3D code data:
|---|

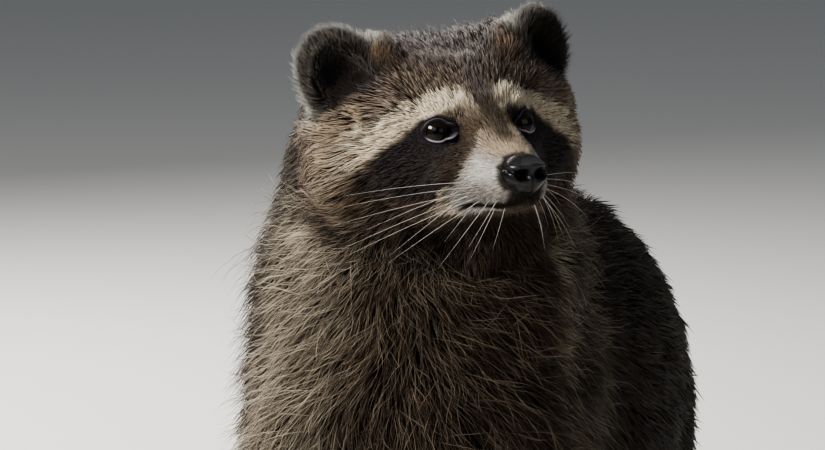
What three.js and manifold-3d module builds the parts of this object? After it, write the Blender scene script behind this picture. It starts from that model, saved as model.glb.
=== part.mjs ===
// A life-size standing raccoon in its winter coat, head raised and turned to its left.
// Millimetres, +Z up. The animal faces -Y, its left side is +X, and its soles stand on z = 0.
// The solids give the outline out to the tips of the coat.
import * as THREE from "three";
import { mergeVertices } from "three/addons/utils/BufferGeometryUtils.js";
import Module from "manifold-3d";

const wasm = await Module();
wasm.setup();

// ---- driving dimensions -------------------------------------------------------------------
const GAP = 0.35; // clear space between two neighbouring solids
const TRUNK_HALF_WIDTH = 124; // widest part of the coat, over the loins
const HEAD_HALF_WIDTH = 86; // over the cheek ruffs
const HEAD_AT = [20, -57, 345]; // middle of the head, level with the eyes
const HEAD_YAW = 43; // degrees to the animal's left
const HEAD_PITCH = 4; // nose up
const HEAD_ROLL = -2; // right ear down
const NOSE_FORWARD = 87; // from the middle of the head to the tip of the nose
const EYE_APART = 49.2;
const EYE_RADIUS = 8.9;
const EYE_FORWARD = 34.9;
const EAR_APART = 117;
const EAR_HALF_WIDTH = 24;
const EAR_LENGTH = 62; // its full length, of which the root is sunk in the head
// Each ear's middle over the eyes, and how many degrees it leans out: the left one is pricked more.
const LEFT_EAR = { rise: 34, lean: 38 };
const RIGHT_EAR = { rise: 30, lean: 28 };
const SHOULDER_APART = 128;
const HIP_APART = 158;
const FOREFOOT_APART = 112;
const HINDFOOT_APART = 150;
const FORE_STRIDE = 9; // how far the left fore foot stands ahead of the middle
const HIND_STRIDE = -14;
const TAIL_RADIUS = 35;

const vec = (x, y, z) => new THREE.Vector3(x, y, z);
const radians = THREE.MathUtils.degToRad;

// ---- making and joining closed shapes -----------------------------------------------------
// A closed surface swept along path. sizes gives, along the same way, x: half width, y: reach to
// the upper side, z: reach to the lower side. roundStart and roundEnd are the shares of the way
// over which the ends close in an arc, and grow adds a skin of that thickness. Sections stand
// square to the path, or square to facing where that is given.
function sweep(options) {
  const { path, sizes, upper, facing, rings, sides } = options;
  const { roundStart = 0.1, roundEnd = 0.1, grow = 0 } = options;
  const centre = new THREE.CatmullRomCurve3(path, false, "centripetal");
  const size = new THREE.CatmullRomCurve3(sizes, false, "catmullrom", 0.5);
  const points = [];
  for (let ring = 0; ring <= rings; ring++) {
    const t = 0.5 - 0.5 * Math.cos((Math.PI * ring) / rings);
    const share = 0.5 * t + 0.5 * (ring / rings);
    const at = centre.getPoint(share);
    const along = facing ?? centre.getTangent(share);
    const right = along.clone().cross(upper).normalize();
    const up = right.clone().cross(along).normalize();
    const fromStart = Math.min(1, share / roundStart);
    const fromEnd = Math.min(1, (1 - share) / roundEnd);
    const closing = Math.sqrt(1 - (1 - fromStart) ** 2) * Math.sqrt(1 - (1 - fromEnd) ** 2);
    const reach = size.getPoint(share);
    if (ring === 0 || ring === rings) {
      points.push(at.addScaledVector(along, ring === 0 ? -grow : grow));
      continue;
    }
    for (let side = 0; side < sides; side++) {
      const turn = (2 * Math.PI * side) / sides;
      const rise = Math.sin(turn) > 0 ? reach.y : reach.z;
      points.push(
        at
          .clone()
          .addScaledVector(right, Math.cos(turn) * (reach.x * closing + grow))
          .addScaledVector(up, Math.sin(turn) * (rise * closing + grow)),
      );
    }
  }
  const index = [];
  const last = points.length - 1;
  for (let side = 0; side < sides; side++) {
    const next = (side + 1) % sides;
    index.push(0, 1 + next, 1 + side);
    for (let ring = 0; ring < rings - 2; ring++) {
      const a = 1 + ring * sides;
      const b = a + sides;
      index.push(a + side, a + next, b + side, a + next, b + next, b + side);
    }
    const end = 1 + (rings - 2) * sides;
    index.push(last, end + side, end + next);
  }
  return new THREE.BufferGeometry().setFromPoints(points).setIndex(index);
}

function ellipsoid(at, radii, turn = [0, 0, 0], detail = 20, grow = 0) {
  const shape = new THREE.SphereGeometry(1, detail, Math.round(detail * 0.7));
  shape.scale(radii[0] + grow, radii[1] + grow, radii[2] + grow);
  shape.applyMatrix4(
    new THREE.Matrix4().makeRotationFromEuler(new THREE.Euler(...turn.map(radians), "ZXY")),
  );
  return shape.translate(...at);
}

function solid(geometry) {
  const bare = new THREE.BufferGeometry();
  bare.setAttribute("position", geometry.getAttribute("position"));
  bare.setIndex(geometry.index);
  const merged = mergeVertices(bare, 1e-3);
  const make = (triVerts) =>
    new wasm.Manifold(
      new wasm.Mesh({ numProp: 3, vertProperties: merged.attributes.position.array, triVerts }),
    );
  const triVerts = new Uint32Array(merged.index.array);
  const made = make(triVerts);
  return made.volume() > 0 ? made : make(triVerts.toReversed());
}

// The largest body of a solid: a cut can leave crumbs behind.
const wholePiece = (body) =>
  body.decompose().reduce((best, part) => (part.volume() > best.volume() ? part : best));

const joined = (parts) => parts.reduce((sum, part) => sum.add(part));

function geometryOf(body) {
  const { vertProperties, numProp, numVert, triVerts } = body.getMesh();
  const places = new Float32Array(numVert * 3);
  for (let i = 0; i < numVert; i++) {
    places.set(vertProperties.subarray(i * numProp, i * numProp + 3), i * 3);
  }
  const geometry = new THREE.BufferGeometry();
  geometry.setAttribute("position", new THREE.BufferAttribute(places, 3));
  geometry.setIndex(new THREE.BufferAttribute(triVerts, 1));
  geometry.computeVertexNormals();
  return geometry;
}

// A block with its near face through `at`, reaching far along `direction`.
function halfSpace(at, direction) {
  const size = 900;
  const block = new THREE.BoxGeometry(size, size, size).translate(0, 0, size / 2);
  const turn = new THREE.Quaternion().setFromUnitVectors(
    vec(0, 0, 1),
    direction.clone().normalize(),
  );
  return solid(block.applyQuaternion(turn).translate(at.x, at.y, at.z));
}

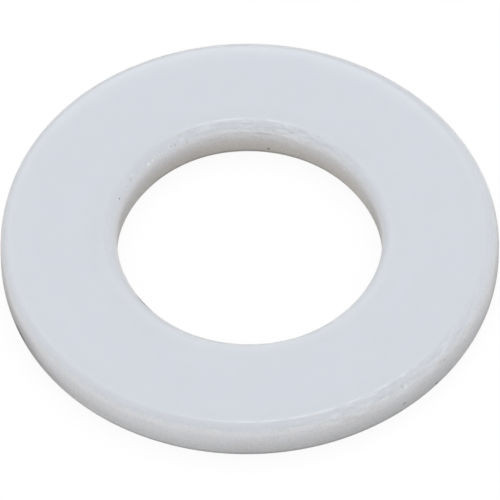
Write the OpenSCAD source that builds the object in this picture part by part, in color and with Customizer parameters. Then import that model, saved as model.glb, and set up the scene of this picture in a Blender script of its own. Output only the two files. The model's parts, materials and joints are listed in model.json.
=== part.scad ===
// Flat washer, moulded in one piece from natural nylon, for a 10 mm bolt.
// It lies flat. The origin is the centre of the bottom face and the bore runs along +Z.

/* [Ring] */
// Outside diameter, measured across the rim
outside_d = 20; // [18:0.5:30]
// Thickness, from the bottom face to the top face
thickness = 1.75; // [1.5:0.05:4]

/* [Bore] */
// Diameter of the bore that the bolt passes through
bore_d = 10.6; // [6:0.1:12]

/* [Moulded edges] */
// Radius of the rim's two edges
rim_edge_r = 0.5; // [0.1:0.05:0.7]
// Radius of the bore's two edges
bore_edge_r = 0.5; // [0.1:0.05:0.7]

/* [Hidden] */
outside_r = outside_d / 2;
bore_r = bore_d / 2;
// Width of the ring, from the wall of the bore to the rim
ring_w = outside_r - bore_r;

$fn = 180;

// What the mould's rounded edge leaves off a square corner of the section.
// The corner's point is at the origin, with the ring on its -X and -Y sides.
module edge_relief(r) {
    difference() {
        translate([-r, -r]) square(2 * r);
        translate([-r, -r]) circle(r);
    }
}

// The same relief at both ends of one wall: at the bottom face and at the top face
module wall_reliefs(r) {
    mirror([0, 1]) edge_relief(r);
    translate([0, thickness]) edge_relief(r);
}

// Half of the ring's section, with the bore's axis on the Y axis
module ring_section() {
    difference() {
        translate([bore_r, 0]) square([ring_w, thickness]);
        translate([outside_r, 0]) wall_reliefs(rim_edge_r);
        translate([bore_r, 0]) mirror([1, 0]) wall_reliefs(bore_edge_r);
    }
}

module washer() {
    color("whitesmoke") rotate_extrude() ring_section();
}

washer();
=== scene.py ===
import json
import math

import bpy
from mathutils import Matrix, Vector, kdtree, noise


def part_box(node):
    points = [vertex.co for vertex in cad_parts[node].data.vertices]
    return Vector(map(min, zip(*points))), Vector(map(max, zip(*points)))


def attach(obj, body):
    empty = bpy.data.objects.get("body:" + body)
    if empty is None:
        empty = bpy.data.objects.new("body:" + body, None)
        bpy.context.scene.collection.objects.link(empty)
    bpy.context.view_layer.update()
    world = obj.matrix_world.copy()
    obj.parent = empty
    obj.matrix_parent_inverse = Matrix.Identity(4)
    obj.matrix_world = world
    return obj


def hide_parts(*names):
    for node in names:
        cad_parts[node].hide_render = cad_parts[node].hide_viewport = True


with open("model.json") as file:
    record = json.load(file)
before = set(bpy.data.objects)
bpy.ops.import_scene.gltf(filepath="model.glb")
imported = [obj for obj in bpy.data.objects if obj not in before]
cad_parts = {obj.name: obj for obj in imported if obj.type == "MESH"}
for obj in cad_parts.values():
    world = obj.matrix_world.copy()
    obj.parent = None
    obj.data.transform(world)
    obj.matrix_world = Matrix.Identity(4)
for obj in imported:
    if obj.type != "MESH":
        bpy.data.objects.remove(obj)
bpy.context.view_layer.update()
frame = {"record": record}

# The washer: one flat ring, injection moulded in natural nylon, which sets milky white and lets a little
# light in. The mould rounds its edges and leaves a faint crease round the flat face. The upper mould half
# sat a touch to one side, so that face is not quite central. The edges are scuffed from handling.
MM = 0.001
bore_dims = next(m for m in frame["record"]["mounts"] if m["name"] == "bore")["dims"]
face_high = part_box("washer")[1].z
rim_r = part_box("washer")[1].x
bore_r = bore_dims["r_mm"] * MM
edge_w = (face_high - bore_dims["length_mm"] * MM) / 2
half_high = face_high / 2
ring_mid_r = (rim_r + bore_r) / 2
ring_w = rim_r - bore_r

TURNS = 576
ROUND_STEPS = 24
FACE_STEPS = 18
WALL_STEPS = 4
CROWDING = 0.93             # how far the rows on the face draw together near its creases
UPPER_FULLNESS = 3.85       # 2 would make a round an ellipse, and more stands its wall straighter
LOWER_FULLNESS = 4.6
SAME = 0.0005 * MM
WALL_SAG = 0.002 * MM       # the wall's points lie this near to its full radius


def pick(piece, wanted):
    """In edit mode, select the points that wanted(point) accepts."""
    bpy.ops.mesh.select_mode(type="VERT")
    bpy.ops.mesh.select_all(action="DESELECT")
    bpy.ops.object.mode_set(mode="OBJECT")
    for vertex in piece.data.vertices:
        vertex.select = wanted(vertex)
    bpy.ops.object.mode_set(mode="EDIT")


def near(a, b):
    return abs(a - b) < SAME


def eased(share):
    """0 up to 1, with a soft start and end."""
    share = min(max(share, 0), 1)
    return share * share * (3 - 2 * share)


def moulded(p):
    """Where a point of the blank's full round end belongs on the washer's section."""
    side = 1 if p.x > ring_mid_r else -1
    wall_r = rim_r if side > 0 else bore_r
    out = 1 - side * (wall_r - p.x) / half_high
    up = p.z / half_high - 1
    rise = half_high * abs(up) ** (2 / (UPPER_FULLNESS if up > 0 else LOWER_FULLNESS))
    return Vector((wall_r - side * edge_w * (1 - out), 0, half_high + math.copysign(rise, up)))


bpy.ops.object.select_all(action="DESELECT")
bpy.ops.mesh.primitive_plane_add(size=1, location=(ring_mid_r, 0, half_high), rotation=(math.pi / 2, 0, 0))
washer = bpy.context.object
washer.name = "nylon_washer"
washer.scale = (ring_w, face_high, 1)
bpy.ops.object.transform_apply(location=True, rotation=True, scale=True)
bpy.ops.object.mode_set(mode="EDIT")
bpy.ops.mesh.select_all(action="SELECT")
bpy.ops.mesh.bevel(affect="VERTICES", offset=half_high, segments=ROUND_STEPS)
bpy.ops.mesh.delete(type="ONLY_FACE")
bpy.ops.mesh.select_all(action="SELECT")
bpy.ops.mesh.remove_doubles(threshold=SAME)
bpy.ops.object.mode_set(mode="OBJECT")
for vertex in washer.data.vertices:
    vertex.co = moulded(vertex.co)
bpy.ops.object.mode_set(mode="EDIT")
for face_z in (0, face_high):
    pick(washer, lambda v: near(v.co.z, face_z))
    bpy.ops.mesh.subdivide(number_cuts=FACE_STEPS - 1)
for wall_r in (bore_r, rim_r):
    pick(washer, lambda v: abs(v.co.x - wall_r) < WALL_SAG)
    bpy.ops.mesh.subdivide(number_cuts=WALL_STEPS - 1)
bpy.ops.object.mode_set(mode="OBJECT")
inner_crease, outer_crease = bore_r + edge_w, rim_r - edge_w
for vertex in washer.data.vertices:
    p = vertex.co
    if inner_crease < p.x < outer_crease:
        along = (p.x - inner_crease) / (outer_crease - inner_crease)
        along -= CROWDING * math.sin(2 * math.pi * along) / (2 * math.pi)
        p.x = inner_crease + along * (outer_crease - inner_crease)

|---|

[Request]
Using the material above, quote the first line and each line after it, stopping at and including the line that holds "wasm.setup();".

[Correct answer]
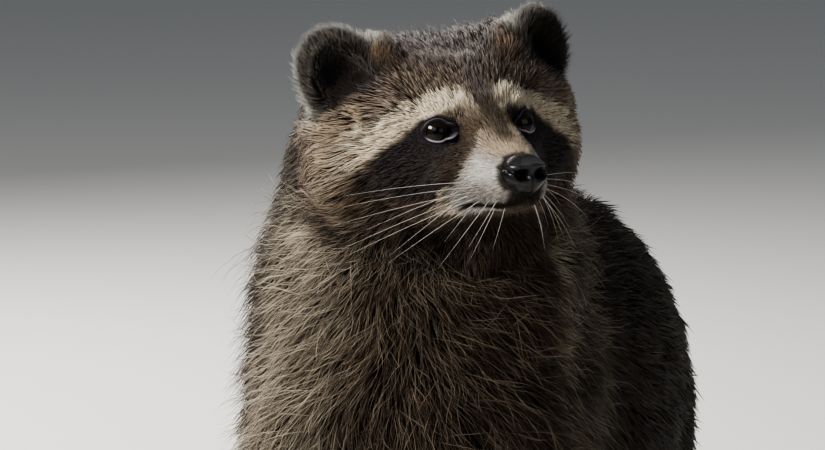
What three.js and manifold-3d module builds the parts of this object? After it, write the Blender scene script behind this picture. It starts from that model, saved as model.glb.
=== part.mjs ===
// A life-size standing raccoon in its winter coat, head raised and turned to its left.
// Millimetres, +Z up. The animal faces -Y, its left side is +X, and its soles stand on z = 0.
// The solids give the outline out to the tips of the coat.
import * as THREE from "three";
import { mergeVertices } from "three/addons/utils/BufferGeometryUtils.js";
import Module from "manifold-3d";

const wasm = await Module();
wasm.setup();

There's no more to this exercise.